My mother once tore her rotator cuff in a fall down the stairs and couldn’t play in our family Wiffle ball league, where she was an ace hurler who set a record for strikeouts, mostly against me.

And my rotator-cuff issue will prevent me from taking on LeBron James because I can’t even make three-pointers when I try to shoot napkin balls into the garbage can in the kitchen.

“You missed,” my wife, Sue, often huffs as she picks them up.

“No, I didn’t,” I respond feebly. “I was aiming for the floor.”

But it’s no use. My sports career, which was just getting started even though I am almost 70 years old, is over.

That’s what my doctor suggested when I went for a routine examination and complained about the pain in my right shoulder.

“It’s your rotator cuff,” he said after asking me to raise my sore arm above my empty head. “I don’t know if it’s torn, but I suspect it’s calcified.”

“I thought the only thing in my body that’s calcified is my brain,” I said.

“That would be a bigger problem,” the doctor said. “But you need to go for physical therapy.”

I made an appointment at a rehabilitation center and saw Danielle Bifolco, an excellent and personable physical therapist who asked how I injured my rotator cuff.

“Either bench-pressing my grandchildren or doing 12-ounce curls,” I replied.

Danielle asked me to sit in a chair and look directly at her.

“Your posture could be better,” she informed me. “You’re a little off.”

“I’ve been off for years,” I confessed.

“You’re tilted a bit,” she said.

“Like the Leaning Tower of Pisa?” I wondered.

“And you’re stiff,” Danielle added as she checked out my upper torso.

“This is more serious than I thought,” I said. “I hope rigor mortis isn’t setting in.”

“I don’t think so,” said Danielle, who asked me to turn my head.

I winced and said, “I’m a pain in my own neck.”

“Lift your left arm,” Danielle instructed.

“It feels OK,” I said.

“Now lift your right arm,” she said.

“Ouch!” I shrieked.

“Are you right-handed?” Danielle asked.

“I’m ambidextrous,” I told her. “Incompetent with both hands.”

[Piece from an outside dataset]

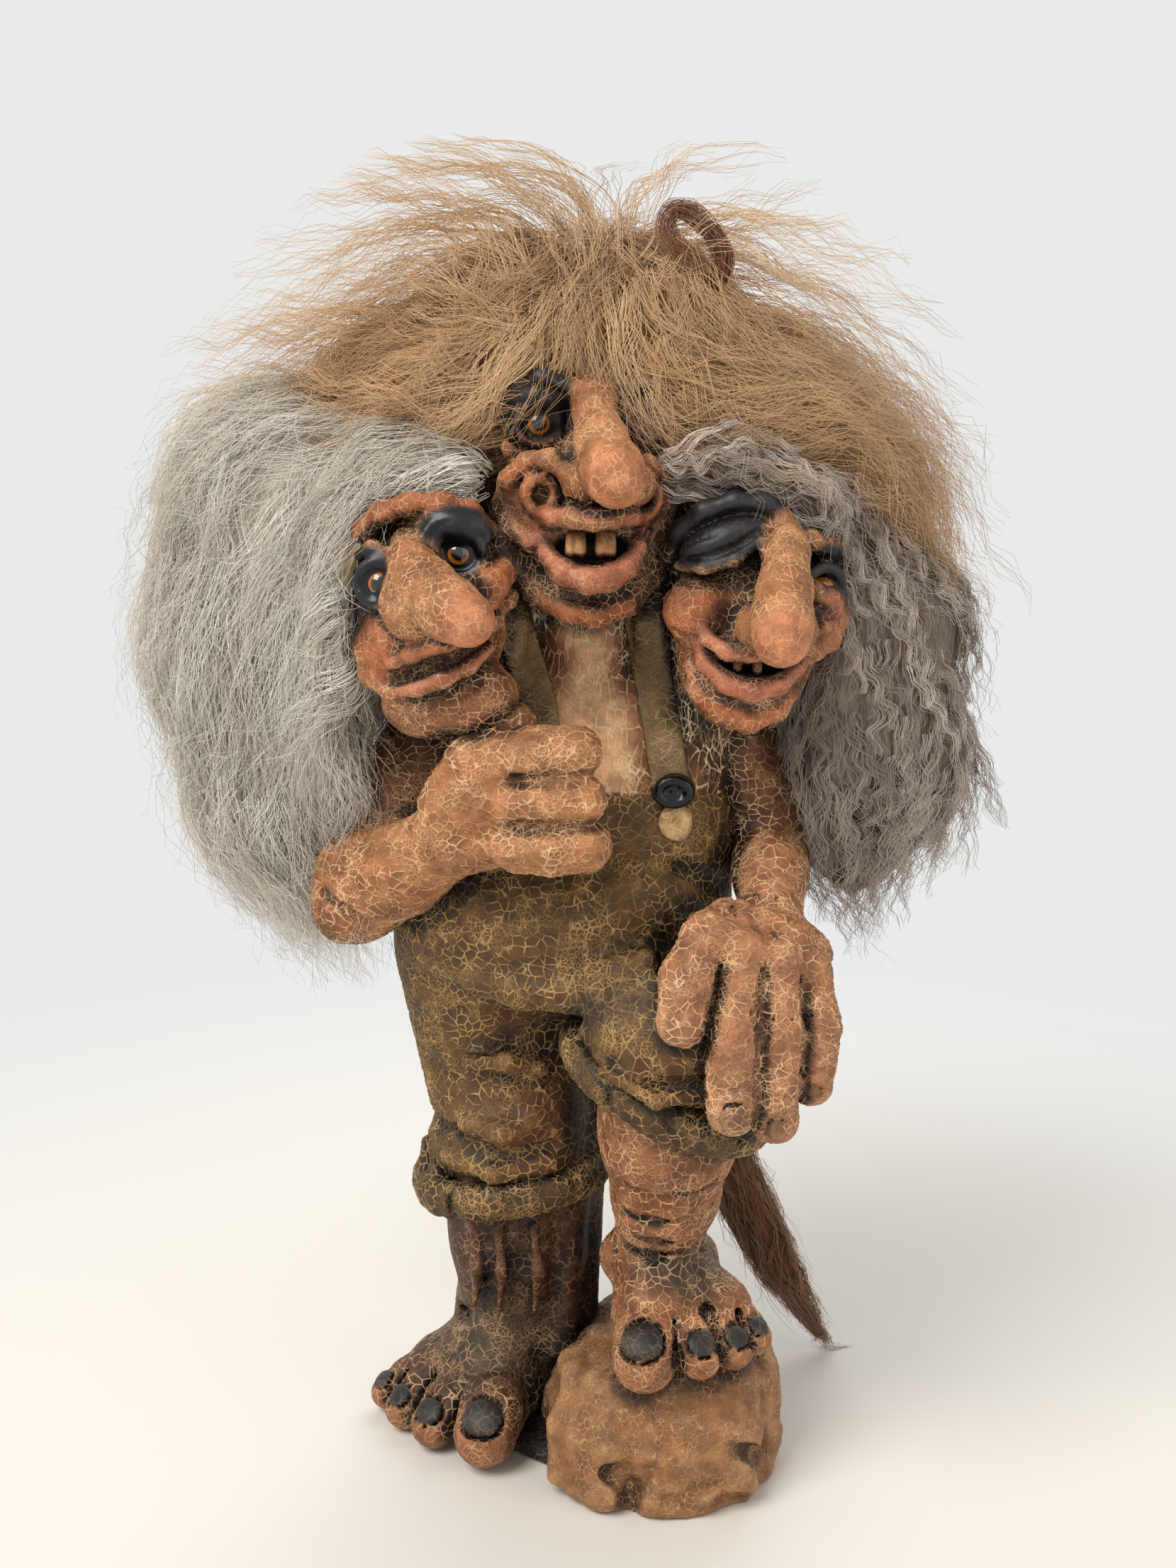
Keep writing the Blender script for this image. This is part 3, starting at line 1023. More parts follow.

After putting me through more routines — pushing out, up and down against her hands, reaching down to touch my upper spine with each hand and reaching up with each hand to touch the middle of my back, all of which sent lightning bolts through my right shoulder — Danielle said, “I think your infraspinatus muscle is irritated.”

She explained that the infraspinatus is one of the four muscles of the rotator cuff.

“Its function is to rotate the humerus,” Danielle said.

“There’s nothing humorous about it,” I replied.

“I am going to put you on a home exercise program,” she said.

The first exercise entailed standing in a doorway and, using a folded towel as a cushion, pushing my right arm against the frame.

“You’ve got me in a jamb,” I noted.

Danielle smiled and said, “You could do it against a wall, too.”

“I’m off the wall,” I told her. “Will it still work?”

“With you, I don’t know,” said Danielle, who gave me a printout of the exercises, which included the isometric internal rotation, isometric external rotation and isometric abduction. Each set should be done for 10 seconds and repeated 10 times. The exercises should be performed four times a week.

“They will help strengthen your rotator cuff,” Danielle said. “Just be careful when you bench-press your grandchildren. And enjoy the 12-ounce curls.”